Autumn flavours

Following a weekend of good food, our expanding waistlines prompted a quick return to less calorie intense veggie dishes, but preferably ones that are not short on flavour.

Thanks heavens it’s Hugh Fearnley-Whittingstall to the rescue! Checking out his River Cottage Cookbook I came across a versatile recipe for a roasted tomato sauce that can easily be transformed into a soup.

Roasted Tomato Sauce
1 to 1.5 kgs of ripe tomatoes
4 cloves of garlic (more or less to your taste)
3 tablespoons of olive oil
salt and pepper to your taste.

Turn oven on to 180 degrees C. Cut your tomatoes in half and arrange them on a baking tray, cut side up, add salt and pepper. Chop garlic finely and mix into the olive oil and spread evenly over the tomatoes. Bake the tomatoes between 45 to 60 minutes until the tomatoes have crinkled up and the surfaces are browned (up to you how long you cook them but mine took just over an hour).


Push the cooked tomatoes through a sieve or a vegetable mill (mouli) and there is your tomato paste. Use it straight away or freeze for later.
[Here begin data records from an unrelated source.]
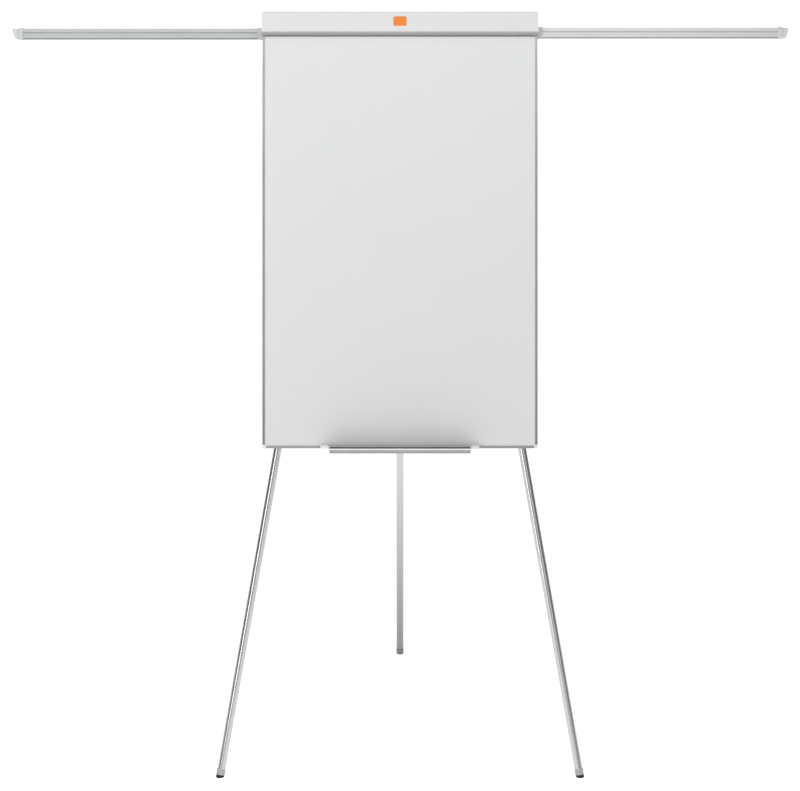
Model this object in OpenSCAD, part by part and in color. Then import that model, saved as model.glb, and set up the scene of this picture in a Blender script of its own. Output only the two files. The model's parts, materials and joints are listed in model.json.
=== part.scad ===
// Folding tripod flipchart easel with a pad clamp, two pull-out arms and a pen tray.
// +X is the viewer's right, +Y points to the back, +Z is up.
// Most pieces are drawn in the board's own frame: y = 0 is the plane of the front legs,
// negative y is towards the viewer, and z is the distance up the slope from the floor.

/* [Board] */
// Width of the board over its frame
board_w = 680; // [600:1:800]
// Height of the board over its frame
board_h = 1060; // [950:1:1200]
// Height of the board's bottom edge, up the slope
board_bottom = 820; // [760:1:880]
// Thickness of the board panel
panel_t = 11.3; // [9:0.1:16]
// Thickness of the writing sheet
sheet_t = 0.5; // [0.4:0.1:1.2]
// Thickness of the back sheet
back_t = 0.4; // [0.3:0.1:1]
// Distance from the front legs' plane to the writing face
face_offset = 44; // [42:0.5:50]
// Wall of the frame profile
frame_wall = 1.3; // [1:0.1:2]
// Width of the frame profile's lips
frame_lip = 6; // [5:0.5:9]
// Side of a corner piece
corner_size = 9; // [8:0.5:14]

/* [Stance] */
// Backward lean of the board
tilt = 12; // [8:0.5:16]
// Outward splay of each front leg
splay = 10; // [7:0.5:13]
// Distance from the front feet to the rear foot on the floor
stance_depth = 902; // [780:1:1000]
// Distance of each front pivot from the middle
pivot_x = 135; // [110:1:160]
// Distance of the pivots below the board's top edge
pivot_drop = 100; // [85:1:140]

/* [Legs] */
// Outer diameter of the inner, lower tube
stem_d = 20; // [18:0.5:24]
// Wall of the inner tube
stem_wall = 1.2; // [1:0.1:2]
// Length of the outer, upper tube
tube_len = 850; // [700:5:900]
// Wall of the outer tube
tube_wall = 1.2; // [1:0.1:2]
// Radial clearance between the two tubes
tube_gap = 0.4; // [0.3:0.05:0.8]
// Length of the inner tube that stays inside at full height
stem_overlap = 150; // [120:5:200]
// Height of the clamp collar
collar_h = 46; // [40:1:60]
// Wall of the clamp collar around the outer tube
collar_wall = 4; // [3:0.5:6]
// Diameter of the clamp knob
knob_d = 34; // [28:1:40]
// Length of the clamp knob's grip
knob_len = 16; // [12:1:22]
// Diameter of the pivot bolts
pivot_d = 8; // [6:0.5:10]
// Running clearance of pivots, pins and knobs, on the radius
run_gap = 0.06; // [0.03:0.01:0.1]
// Height of the foot cap
foot_cap_h = 15; // [10:1:25]
// Height of the rubber foot on the leg's axis
foot_pad_h = 6; // [5:0.5:14]

/* [Pad clamp] */
// Height of the cover's front face
cover_h = 49.2; // [40:0.2:60]
// Distance that the cover stands in front of the writing face
cover_out = 22; // [18:0.5:30]
// Wall of the cover
cover_wall = 1.8; // [1.2:0.1:2.5]
// Height of the cover's top above the board
cover_rise = 15.7; // [13:0.1:20]
// Diameter of the clamp and tray hinge pins
pin_d = 4; // [3:0.5:5]
// Diameter of the pad pegs
peg_d = 6; // [5:0.5:8]
// Distance of each pad peg from the middle
peg_x = 235; // [200:1:260]
// Width of the coloured plate
badge_w = 32; // [20:1:40]
// Height of the coloured plate
badge_h = 23; // [15:1:28]

/* [Arms] */
// Height of the arm profile
arm_h = 26.8; // [22:0.2:32]
// Depth of the arm profile
arm_t = 10; // [8:0.5:12]
// Wall of the arm profile
arm_wall = 1.5; // [1.2:0.1:2]
// Distance from the middle to an end cap's flange, arm pulled out
arm_reach = 937; // [800:1:1000]
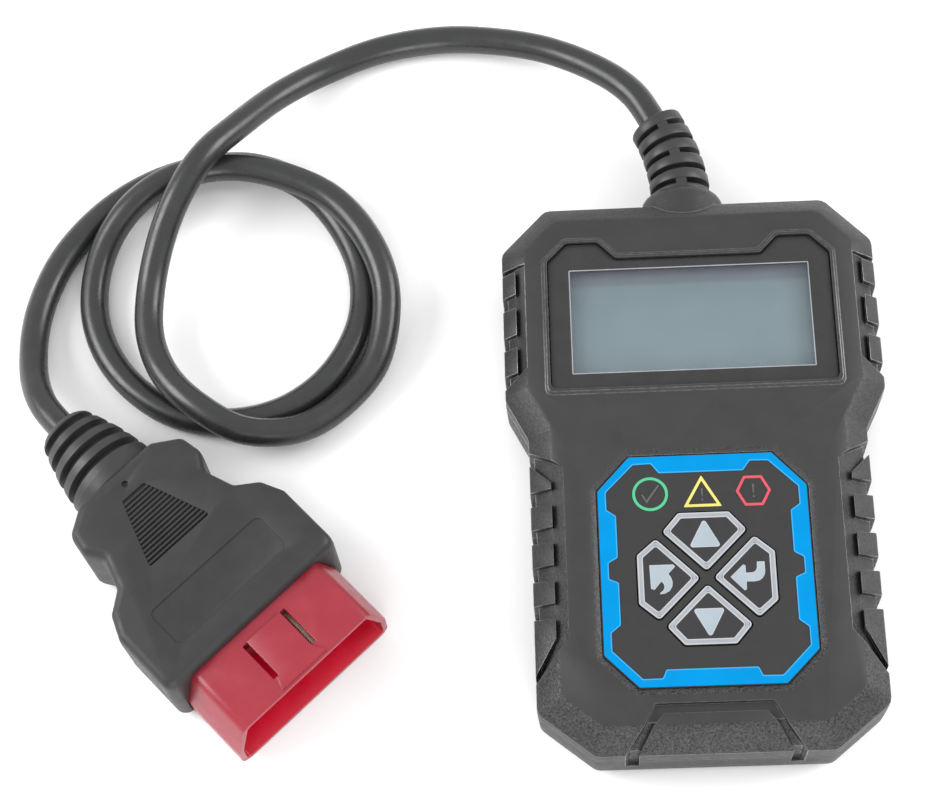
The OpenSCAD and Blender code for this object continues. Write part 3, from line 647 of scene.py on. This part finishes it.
def build_key(name, body, degrees, icon):
    """The key's cap, a grey printed band round it with painted highlight on its edges, and its
    symbol.
    """
    centre = (0, KEYPAD_Y)

    def placed(poly):
        return spun(poly, degrees, centre)

    def ring(d, r):
        return placed(rounded(inset(KEY_OUTLINE, d), r, 5))

    # How far the outline is moved in, and the height
    levels = [(0, 17.3), (0, KEY_TOP - 0.12), (0.03, KEY_TOP - 0.05), (0.08, KEY_TOP - 0.01),
              (0.16, KEY_TOP)]
    points, faces = loft_data([[(p[0], p[1], z) for p in ring(d, 0.85)] for d, z in levels])
    skirt_points, skirt_faces = plate_data([ring(-0.8, 1.2)], 16.6, 17.4, len(points))
    cap = make(name + "_cap", points + skirt_points, faces + skirt_faces, "key", body)
    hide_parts(name)

    def band(suffix, d0, d1, rise, material):
        piece = plate(name + suffix, [[ring(d0, 0.8), ring(d1, 0.5)]], PRINT_BASE, KEY_TOP + rise,
                      material, body)

    # Painted highlight: the band's two light edges, with the printed band between them
    band("_edge_highlight_outer", 0.08, 0.38, 0.05, "grey_edge_highlight")
    band("_line_middle", 0.37, 0.97, 0.035, "grey_band")
    band("_edge_highlight_inner", 0.96, 1.22, 0.05, "grey_edge_highlight")
    if icon == "triangle":
        outer = placed(rounded(TRIANGLE, 0.5, 5))
        inner = placed(rounded(inset(TRIANGLE, 0.22), 0.4, 5))
    else:
        shape = [(x, y + KEYPAD_Y) for x, y in (BACK_ARROW if icon == "back" else ENTER_ARROW)]
        outer = rounded(shape, 0.1, 3)
        inner = rounded(inset(shape, 0.16), 0.08, 3)
    # Painted highlight: a light rim round the printed symbol
    edge = plate(name + "_symbol_edge_highlight", [[outer]], PRINT_BASE, KEY_TOP + 0.04, "grey_edge_highlight", body)
    face = plate(name + "_symbol", [[inner]], PRINT_BASE, KEY_TOP + 0.055, "grey_print", body)


build_blue_frame()
build_status_marks()
build_key("key_up", "up_key", 0, "triangle")
build_key("key_back", "back_key", 90, "back")
build_key("key_down", "down_key", 180, "triangle")
build_key("key_enter", "enter_key", 270, "enter")


# ---- Boot at the reader ----

BEND_R, BEND, BOOT_START, EXIT_Z = 44.0, 26.0, 62.8, 9.8
BOOT_LENGTH = BEND_R * math.radians(BEND)
COLLAR_FACE = 1.15
BOOT_R, BOOT_TAPER = 6.6, 0.7
RIBS, RIB_EDGE, RIB_LAP = 6, 0.24, 0.28
RIB_PITCH = BOOT_LENGTH / (RIBS * 2 - 1)
WEB_BASE, NECK_R = 3.6, 4.85


def bent(s, r, turn):
    """A point at the distance s along the boot's bent line, r from it, at the angle turn."""
    a = s / BEND_R
    centre = Vector((-BEND_R * (1 - math.cos(a)), BOOT_START + BEND_R * math.sin(a), EXIT_Z))
    side = Vector((math.cos(a), math.sin(a), 0))
    return centre + side * (r * math.cos(turn)) + Vector((0, 0, r * math.sin(turn)))


def turned_data(profile, at=0, around=48, place=bent):
    """profile: [distance along, radius] pairs, closed with flat ends."""
    rings = [[place(s, r, 2 * math.pi * k / around) for k in range(around)] for s, r in profile]
    return loft_data(rings, at)


def boot_radius(s):
    """The boot's outer radius half a rib past the distance s."""
    return BOOT_R - BOOT_TAPER * (s + RIB_PITCH / 2) / BOOT_LENGTH


def build_boot():
    points, faces = [], []

    def join(data):
        p, f = data
        points.extend(p)
        faces.extend(f)

    join(turned_data([(0, 4.45), (BOOT_LENGTH * 0.5, 4.3), (BOOT_LENGTH - 0.2, 4.1)], len(points)))
    for k in range(RIBS):
        s1 = (k * 2 + 1) * RIB_PITCH + RIB_LAP
        s0 = k * 2 * RIB_PITCH - RIB_LAP if k else COLLAR_FACE
        r, e = boot_radius(s0), RIB_EDGE
        profile = [(s0, r - e), (s0 + 0.07, r - 0.08), (s0 + e, r), (s1 - e, r - 0.03),
                   (s1 - 0.07, r - 0.11), (s1, r - e)]
        join(turned_data(profile, len(points)))
    # Webs that bridge the slots: above and below in one, at the sides in the next
    for k in range(RIBS - 1):
        s0 = (k * 2 + 1) * RIB_PITCH - 0.2
        s1 = s0 + RIB_PITCH + 0.5
        r = boot_radius(s0) - 0.22
        for side in (0, 1):
            base = (90 if k % 2 == 0 else 0) + side * 180
            half = math.degrees(1.15 / r)
            turns = [math.radians(base + half * t) for t in (-1, -0.5, 0, 0.5, 1)]
            rings = []
            for s in (s0, (s0 + s1) / 2, s1):
                top = [bent(s, r, t) for t in turns]
                rings.append(top + [bent(s, WEB_BASE, t) for t in reversed(turns)])
            join(loft_data(rings, len(points)))
    # Neck inside the collar
    join(turned_data([(-1.4, NECK_R), (COLLAR_FACE + 0.3, NECK_R)], len(points)))
    boot = make("outlet_boot", points, faces, "boot", "reader", 40)
    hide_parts("cable_boot")
    return boot


outlet_boot = build_boot()


# ---- Plug ----

PLUG_TURN = 42.9
PLUG_MOUTH = Vector((-79.9, -41.2, 0))
PLUG_FRAME = Matrix.Translation(PLUG_MOUTH) @ Matrix.Rotation(math.radians(PLUG_TURN), 4, "Z")
AXIS_Z = 11.0
HALF_PLUG = [(22.4, 14.7), (22.4, 30.4), (20.2, 35.4), (15.8, 38.7), (13.7, 45.2), (16, 49),
             (15.2, 54), (9.6, 57.8)]
GRIP_START, GRIP_END = 37, 51.5
GRIP_RIBS, GRIP_RIB = 15, 0.56


def in_plug(points):
    return [tuple(PLUG_FRAME @ Vector(p)) for p in points]


def build_plug_body():
    outline = mirrored(HALF_PLUG)
    # How far the outline is moved in, and the height
    levels = [(2.4, 0), (1.5, 0.35), (0.8, 0.95), (0.25, 2.0), (0.02, 3.2), (0, 8), (0, 17.4),
              (0.08, 19.4), (0.22, 20.5), (0.5, 21.2), (0.95, 21.65), (1.5, 21.9), (2.1, 22)]
    rings = []
    for d, z in levels:
        rings.append([(p.x, p.y, z) for p in rounded(inset(outline, d), 2.2, 8)])
    points, faces = loft_data(rings)
    body = make("plug_housing", in_plug(points), faces, "plug_housing", None)

    def carve(data):
        cut(body, make("tool", in_plug(data[0]), data[1], "plug_housing", None))

    def sink(outline, floor):
        carve(plate_data([outline], floor, 24))

    patch = [(-8, GRIP_START), (8, GRIP_START), (2.9, GRIP_END), (-2.9, GRIP_END)]
    sink(rounded(box(14.6, 20.4, 29.8), 1.5, 6), 21.62)
    sink(rounded(patch, 0.4, 3), 21.3)
    sink(circle((0, 54), 0.7, 20), 21.2)
    # Mouth that the shroud stands in
    section = shroud_section(-0.1)
    carve(loft_data([[(x, y, z) for x, z in section] for y in (13.0, 18.2)]))
    soften(body, 0.14, 32, 34)
    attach(body, "reader")
    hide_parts("plug_body")

    points, faces = [], []
    for k in range(GRIP_RIBS):
        y = GRIP_START + 0.4 + k * (GRIP_END - GRIP_START - 0.6) / GRIP_RIBS
        half = 7.9 - (y - GRIP_START) * 0.35
        section = [(0, 21.2), (1, 21.2), (1, 21.72), (0.75, 21.9), (0.25, 21.9), (0, 21.72)]
        sections = [[(x, y + t * GRIP_RIB, z) for t, z in section] for x in (-half, half)]
        p, f = loft_data(sections, len(points))
        points += p
        faces += f
    grip = make("plug_grip_ribs", in_plug(points), faces, "plug_housing")
    return body, grip


def shroud_section(d):
    outline = [(-20, 1.5), (20, 1.5), (20, 9), (16.8, 19.5), (-16.8, 19.5), (-20, 9)]
    return [(p.x, p.y) for p in rounded(inset(outline, d), max(2.2 - d, 0.9), 7)]


PLUG_BOOT_START, PLUG_BOOT_END = 56.6, 76.6
PLUG_BOOT_RADII = [(56.6, 9.3), (57.8, 9.8), (60.2, 9.95), (62.2, 9.8), (64.6, 9.4), (68.2, 8.7),
                   (71.6, 7.7), (74.6, 6.8), (76, 6.2), (76.6, 5.6)]
GROOVES = [62.9, 66.8, 70.7, 74.4]
GROOVE_HALF, GROOVE_DEPTH, GROOVE_WALL = 0.95, 1.9, 0.4


def plug_boot_radius(s):
    for (a, ra), (b, rb) in zip(PLUG_BOOT_RADII, PLUG_BOOT_RADII[1:]):
        if s <= b:
            t = (s - a) / (b - a)
            return ra + (rb - ra) * t
    return PLUG_BOOT_RADII[-1][1]


def build_plug_boot():
    def place(s, r, turn):
        return PLUG_FRAME @ Vector((r * math.cos(turn), s, AXIS_Z + r * math.sin(turn)))

    profile, s = [], PLUG_BOOT_START
    while s < PLUG_BOOT_END + 0.01:
        r = plug_boot_radius(min(s, PLUG_BOOT_END)) - 0.03
        for g in GROOVES:
            t = abs(s - g)
            if t < GROOVE_HALF:
                depth = GROOVE_DEPTH - (g - GROOVES[0]) * 0.03
                r -= depth * min(1.0, max(0.0, (GROOVE_HALF - t) / GROOVE_WALL)) ** 0.7
        profile.append((s, r))
        s += 0.1
    points, faces = turned_data(profile, 0, 56, place)
    boot = make("plug_relief", points, faces, "boot", "reader", 50)
    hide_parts("plug_boot")
    return boot


plug_housing, plug_grip = build_plug_body()
plug_relief = build_plug_boot()
plug_mouth = refined("plug_mouth", "plug_shroud", "shroud", 0.2)
plug_block = refined("plug_block", "plug_core", "shroud", 0.12)


# ---- Floor and light ----

def build_stage():
    mesh = bpy.data.meshes.new("floor")
    mesh.from_pydata([(x, y, 0) for x, y in box(3, -3, 3)], [], [(0, 1, 2, 3)])
    n = Nodes("pale_floor")
    n.link(n.ramp(n.noise(9, 2), 0.90, 0.93), n.shader.inputs["Base Color"])
    n.link(n.ramp(n.noise(30, 2), 0.75, 0.85), n.shader.inputs["Roughness"])
    n.shader.inputs["Specular IOR Level"].default_value = 0.1
    mesh.materials.append(n.mat)
    floor = bpy.data.objects.new("floor", mesh)
    scene.collection.objects.link(floor)

    world = bpy.data.worlds.new("studio")
    world.use_nodes = True
    world.node_tree.nodes["Background"].inputs["Color"].default_value = (1, 1, 1, 1)
    world.node_tree.nodes["Background"].inputs["Strength"].default_value = 1.0
    scene.world = world

    def area(name, place, size, power):
        data = bpy.data.lights.new(name, "AREA")
        data.shape, data.size, data.energy = "SQUARE", size, power
        lamp = bpy.data.objects.new(name, data)
        lamp.location = place
        towards = Vector((-0.05, 0.02, 0)) - lamp.location
        lamp.rotation_euler = towards.to_track_quat("-Z", "Y").to_euler()
        scene.collection.objects.link(lamp)

    area("softbox_left", (-0.80, 0.05, 0.55), 0.5, 6.5)
    area("softbox_right", (0.75, 0.20, 0.50), 0.5, 5.5)
    area("softbox_front", (0.05, -0.85, 0.42), 0.5, 3.4)


build_stage()
scene.view_settings.view_transform = "Standard"
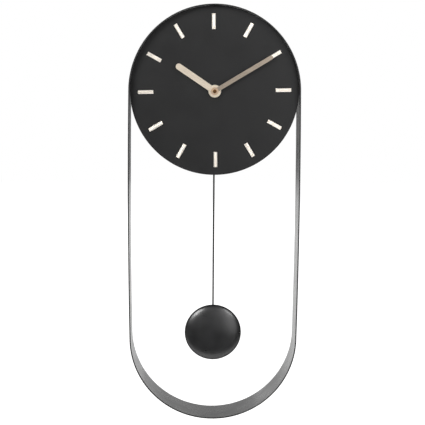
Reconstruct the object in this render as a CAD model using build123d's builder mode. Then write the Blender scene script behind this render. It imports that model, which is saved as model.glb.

Making a Roast Tomato and Pumpkin Soup from your sauce
Roasted Tomato Sauce as above
Stock (any type of stock will do but remember that the better your stock is the better the result will be)
1 1/2 cups peeled & chopped pumpkin (can be more or less depending on how much soup you are making)
3 tablespoons of cooked rice
1-2 teaspoons of sugar (to taste)

Take an equal quantity of roasted tomato sauce and of stock and heat them together. Add your pumpkin and cook it in the tomato/stock mixture until the pumpkin is soft. Add the cooked rice.

Pulse the lot in a blender until smooth. Taste the soup and add 1-2 teaspoons of sugar to counteract the acidity of the tomato. Sit down and enjoy!